The original of the giant hippopotamus that looms splendidly over the entrance of what was called the Museum Art Hotel (now QT Wellington Hotel) was born in my garage. I wave at it every time I walk by.
Our apartment block in Oriental Terrace was built 15 years ago by Chris Parkin (then-owner of the Museum Hotel). His ex-wife and their teenage son and daughter lived in the top apartment, just above ours, for several years. Parkin had bought the Michael Fowler Hotel on the waterfront (wanted for the site of Te Papa) and famously rolled it 120 metres across Cable Street, on rails and bogie trolleys, to its present location. After its eccentric beginnings, he wanted some equally eccentric decorations for his new hotel – preferably weird … zany… quirky.

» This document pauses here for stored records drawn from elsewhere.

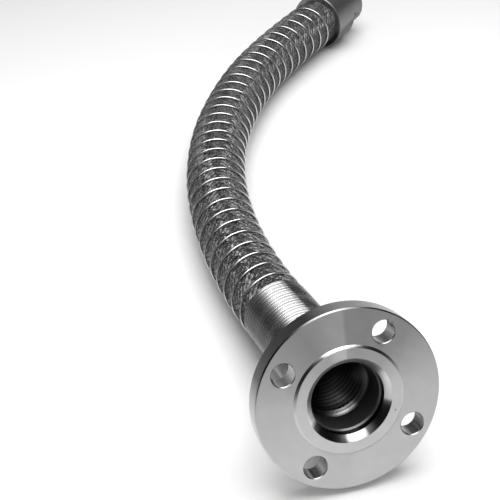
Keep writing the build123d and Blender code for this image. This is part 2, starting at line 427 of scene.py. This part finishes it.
def turned_steel(name, tint, tones, metallic=0.55, roughness=0.34, place=(0.0, 0.0, 0.0),
                 direction=FACE_NORMAL):
    """Turned steel with highlight and shade painted into its colour round its axis, with fine rings from the
    tool and faint stains.
    """
    groove_width, groove_depth, groove_strength = 0.0004, 0.0002, 0.12
    groove_share, stain_share, least = 0.14, 0.16, 0.85
    material, tree, shader = new_material(name, metallic, roughness)
    local = coordinates(tree, place, direction)
    split = tree.nodes.new("ShaderNodeSeparateXYZ")
    tree.links.new(local, split.inputs[0])
    angle = node_math(tree, "ARCTAN2", split.outputs[1], split.outputs[0])
    share = node_math(tree, "FRACT", node_math(tree, "ADD", node_math(tree, "DIVIDE", angle, math.tau), 1.0))
    tone = tone_ramp(tree, share, tones, tint)
    square = node_math(tree, "ADD", node_math(tree, "POWER", split.outputs[0], 2.0),
                       node_math(tree, "POWER", split.outputs[1], 2.0))
    rings = tree.nodes.new("ShaderNodeCombineXYZ")
    tree.links.new(node_math(tree, "SQRT", square), rings.inputs[0])
    tree.links.new(split.outputs[2], rings.inputs[2])
    grooves = fine_noise(tree, rings.outputs[0], scale=1.0 / groove_width, detail=1.0)
    stains = fine_noise(tree, local, scale=90.0, detail=3.0)
    vary = node_math(tree, "ADD", node_math(tree, "MULTIPLY", grooves, groove_share),
                     node_math(tree, "MULTIPLY", stains, stain_share))
    multiply_colour(tree, shader, tone, node_math(tree, "ADD", vary, least))
    add_bump(tree, shader, grooves, strength=groove_strength, distance=groove_depth)
    return material


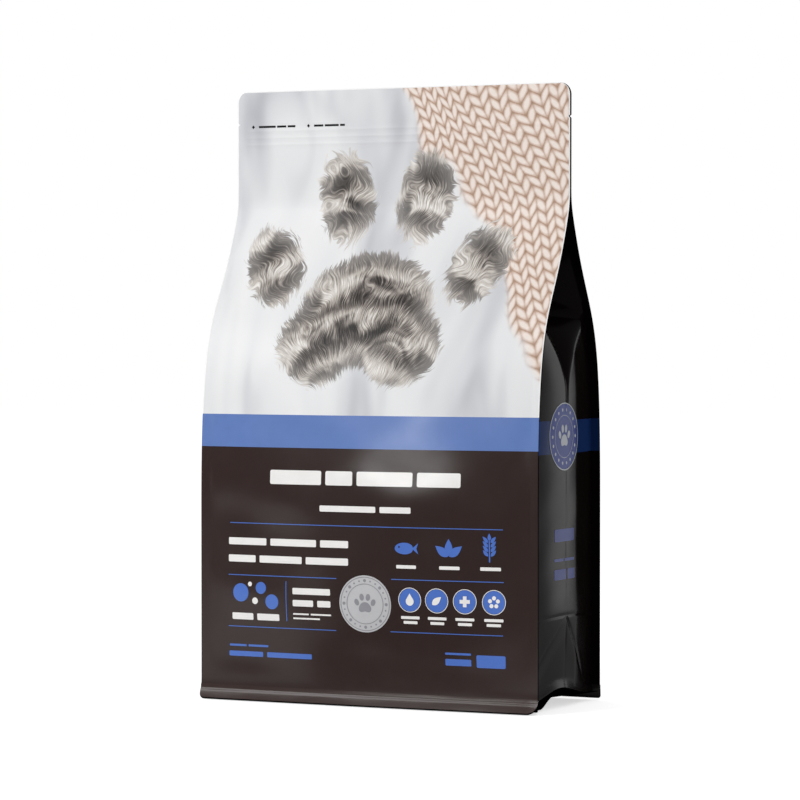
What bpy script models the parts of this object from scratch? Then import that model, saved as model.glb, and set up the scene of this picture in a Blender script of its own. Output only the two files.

His delightful daughter, Meredith, art/design student back then, decided to rise to the challenge and make the first zany contribution to her father’s new hotel. She started putting strange wire shapes up in the communal garage beneath our apartments. I was mystified when a long wire skeleton appeared. Then she added some legs and a giant snout. She started covering the wires – a fiddly long-winded process. Little eyes … little ears appeared. This shape was starting to look decidedly like a very large animal!
Meredith spent hours and hours down in the garage. She had to restrict her efforts to her free time away from design school, so it took many months. But, at last, a hippopotamus, large as life, stood in our garage, taking up almost a whole car space.
One day I went out and when I drove home – no Hippo. How it got transported to the Museum Art Hotel I have no idea. But finally it was positioned upstairs, just outside the Hippopotamus Restaurant. It stood guard outside the restaurant for many months before a patron who had over-imbibed, decided to have a ride on it. Hippo did not survive this undignified treatment and crumpled.
By this time the hippopotamus was the permanent name and motif of the restaurant, so a successor had to be made. But Hippo’s spirit lives on in the magnificent golden hippopotamus that bellows forth above the entrance to the QT Wellington Hotel.Whenever I go past I’m reminded that his forerunner was born in my garage.